The listing must be reproduced in full, exactly as it stands.

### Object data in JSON
════════

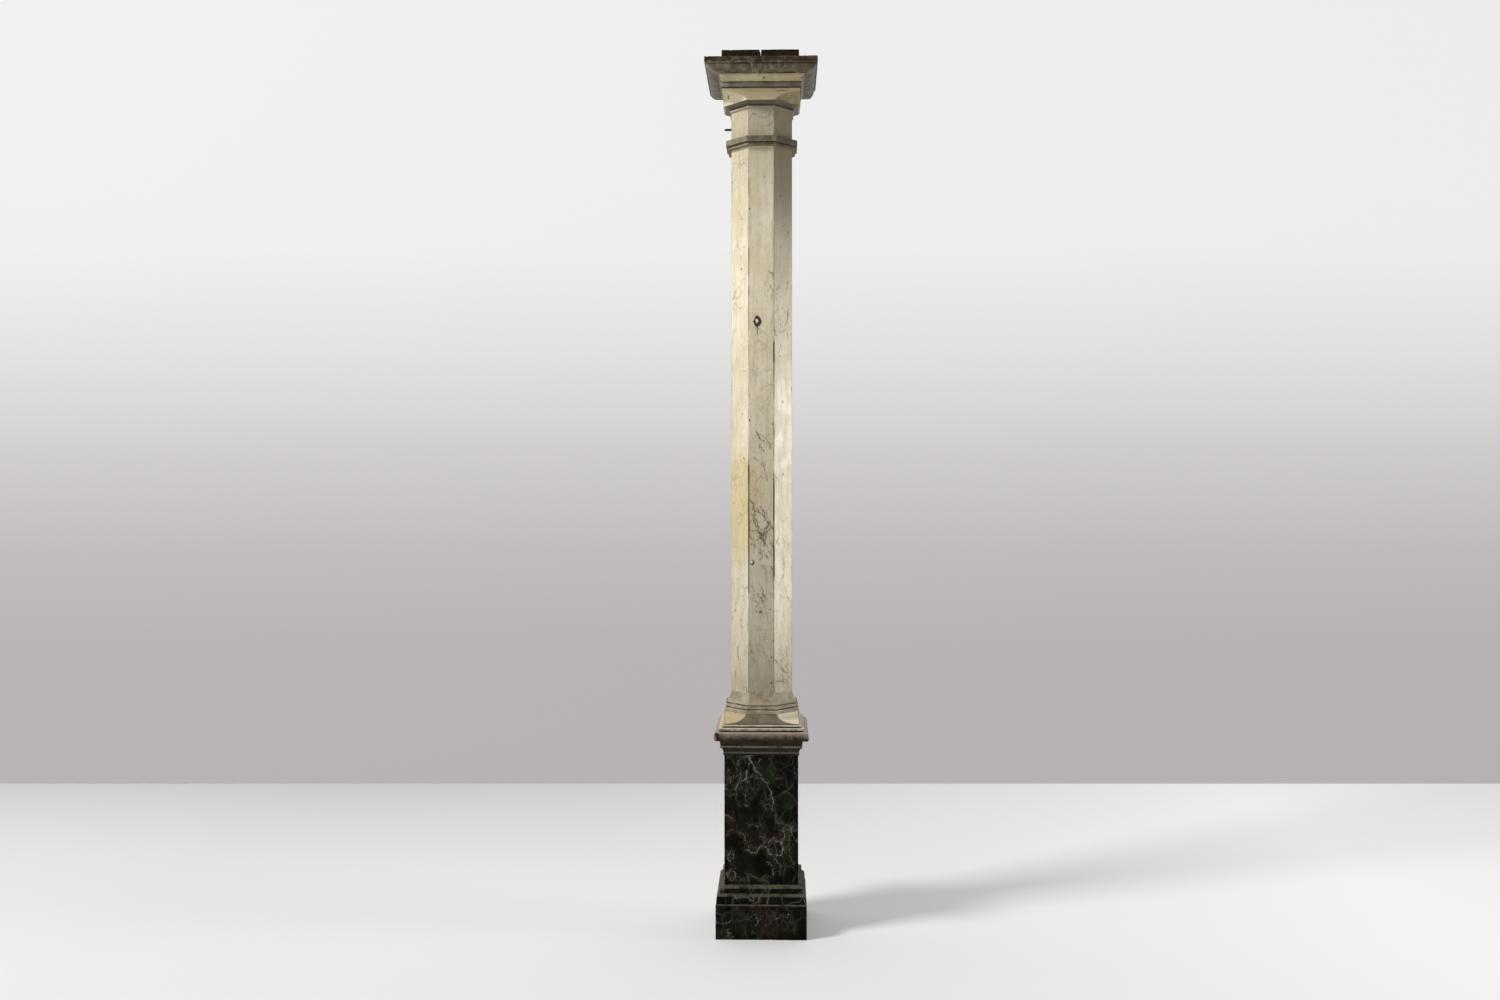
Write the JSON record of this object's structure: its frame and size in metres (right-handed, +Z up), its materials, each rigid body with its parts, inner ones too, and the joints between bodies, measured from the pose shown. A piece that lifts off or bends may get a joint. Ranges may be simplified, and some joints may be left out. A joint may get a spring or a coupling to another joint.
{
  "type": "octagonal painted wooden column on a square pedestal",
  "caption": "Eight-sided painted wooden column with a plain coopered shaft, moulded capital and base, standing on a tall square marbled pedestal.",
  "frame": {"origin": "middle of the plinth's underside, on the floor", "axes": "+Z up along the column's axis, -Y to the front face that the picture shows, +X to that view's right"},
  "size_m": [0.3704, 0.3704, 2.9299],
  "materials": {
    "plinth_marbling": "dark green-black faux marble paint with pale veins, satin, worn at the arrises",
    "cap_marbling": "dark faux marble paint, rubbed to grey-brown on its upper edges, satin",
    "step_paint": "worn grey-brown paint, dull",
    "base_block_paint": "grey-tan faux marble paint on the faces, cream in the hollow stops, dull satin",
    "ring_paint": "grey-cream faux marble paint, dull satin",
    "shaft_paint": "cream and ivory faux marble paint with fine grey-brown veins and yellowed patches, satin, chipped at the arrises",
    "neck_ring_paint": "grey-brown faux marble paint, dull satin",
    "capital_grey": "grey-olive paint, dull satin",
    "capital_cream": "cream faux marble paint with yellow-brown clouding, satin",
    "abacus_paint": "grey-olive paint, bare reddish-brown wood along the top of the fillet",
    "bare_wood": "bare darkened softwood, rough-sawn",
    "iron": "dark rusted iron"
  },
  "bodies": {
    "root": {"plinth": "plinth_marbling", "plinth_moulding": "plinth_marbling", "die": "plinth_marbling", "pedestal_cap": "cap_marbling", "lower_step": "step_paint", "upper_step": "step_paint", "base_block": "base_block_paint", "base_ring": "ring_paint", "stave_1": "shaft_paint", "stave_2": "shaft_paint", "stave_3": "shaft_paint", "stave_4": "shaft_paint", "stave_5": "shaft_paint", "stave_6": "shaft_paint", "stave_7": "shaft_paint", "stave_8": "shaft_paint", "neck_ring": "neck_ring_paint", "capital_moulding": "capital_grey", "capital_block": "capital_cream", "capital_band": "capital_grey", "bed_moulding": "capital_cream", "abacus": "abacus_paint", "top_board_left": "bare_wood", "top_board_right": "bare_wood", "iron_pin": "iron"}
  },
  "joints": []
}
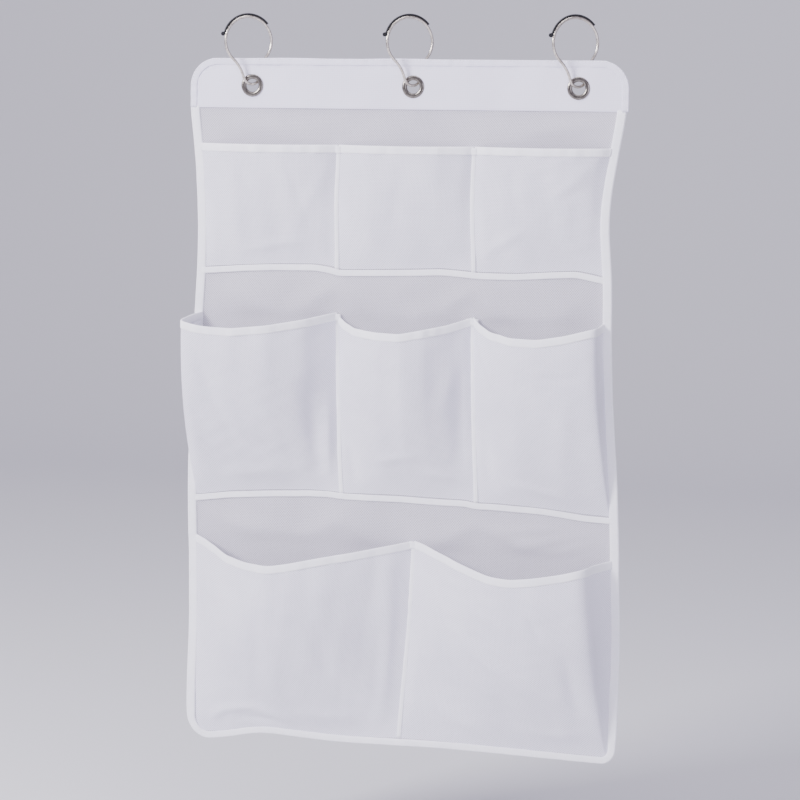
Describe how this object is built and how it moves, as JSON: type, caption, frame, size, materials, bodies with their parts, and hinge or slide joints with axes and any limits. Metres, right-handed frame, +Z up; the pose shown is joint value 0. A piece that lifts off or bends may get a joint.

════════

### Answer in full
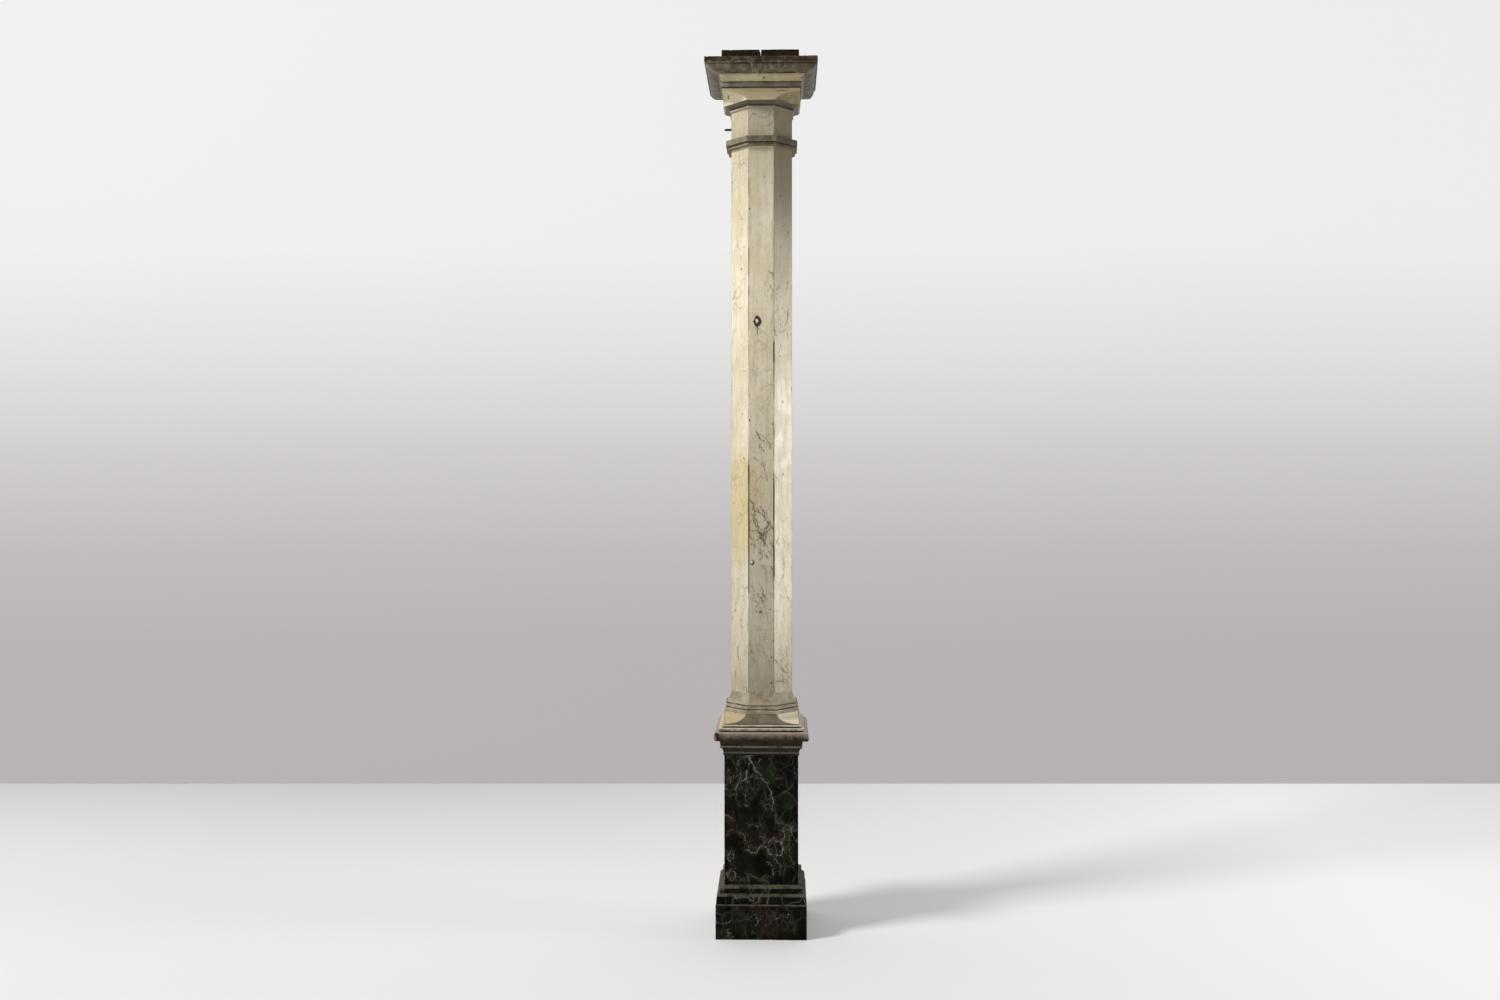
Write the JSON record of this object's structure: its frame and size in metres (right-handed, +Z up), its materials, each rigid body with its parts, inner ones too, and the joints between bodies, measured from the pose shown. A piece that lifts off or bends may get a joint. Ranges may be simplified, and some joints may be left out. A joint may get a spring or a coupling to another joint.
{
  "type": "octagonal painted wooden column on a square pedestal",
  "caption": "Eight-sided painted wooden column with a plain coopered shaft, moulded capital and base, standing on a tall square marbled pedestal.",
  "frame": {"origin": "middle of the plinth's underside, on the floor", "axes": "+Z up along the column's axis, -Y to the front face that the picture shows, +X to that view's right"},
  "size_m": [0.3704, 0.3704, 2.9299],
  "materials": {
    "plinth_marbling": "dark green-black faux marble paint with pale veins, satin, worn at the arrises",
    "cap_marbling": "dark faux marble paint, rubbed to grey-brown on its upper edges, satin",
    "step_paint": "worn grey-brown paint, dull",
    "base_block_paint": "grey-tan faux marble paint on the faces, cream in the hollow stops, dull satin",
    "ring_paint": "grey-cream faux marble paint, dull satin",
    "shaft_paint": "cream and ivory faux marble paint with fine grey-brown veins and yellowed patches, satin, chipped at the arrises",
    "neck_ring_paint": "grey-brown faux marble paint, dull satin",
    "capital_grey": "grey-olive paint, dull satin",
    "capital_cream": "cream faux marble paint with yellow-brown clouding, satin",
    "abacus_paint": "grey-olive paint, bare reddish-brown wood along the top of the fillet",
    "bare_wood": "bare darkened softwood, rough-sawn",
    "iron": "dark rusted iron"
  },
  "bodies": {
    "root": {"plinth": "plinth_marbling", "plinth_moulding": "plinth_marbling", "die": "plinth_marbling", "pedestal_cap": "cap_marbling", "lower_step": "step_paint", "upper_step": "step_paint", "base_block": "base_block_paint", "base_ring": "ring_paint", "stave_1": "shaft_paint", "stave_2": "shaft_paint", "stave_3": "shaft_paint", "stave_4": "shaft_paint", "stave_5": "shaft_paint", "stave_6": "shaft_paint", "stave_7": "shaft_paint", "stave_8": "shaft_paint", "neck_ring": "neck_ring_paint", "capital_moulding": "capital_grey", "capital_block": "capital_cream", "capital_band": "capital_grey", "bed_moulding": "capital_cream", "abacus": "abacus_paint", "top_board_left": "bare_wood", "top_board_right": "bare_wood", "iron_pin": "iron"}
  },
  "joints": []
}
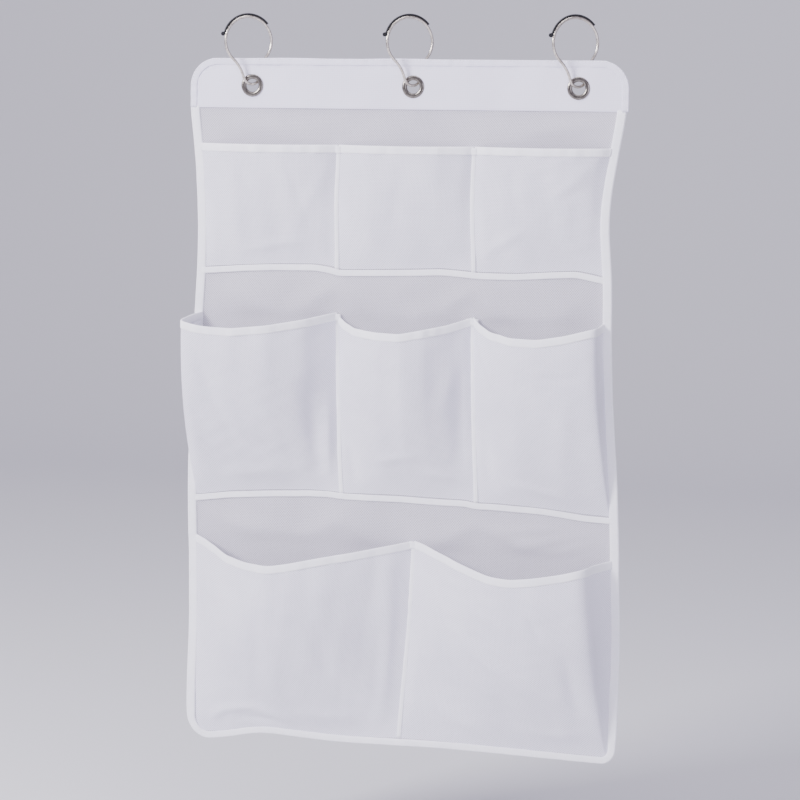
Describe how this object is built and how it moves, as JSON: type, caption, frame, size, materials, bodies with their parts, and hinge or slide joints with axes and any limits. Metres, right-handed frame, +Z up; the pose shown is joint value 0. A piece that lifts off or bends may get a joint.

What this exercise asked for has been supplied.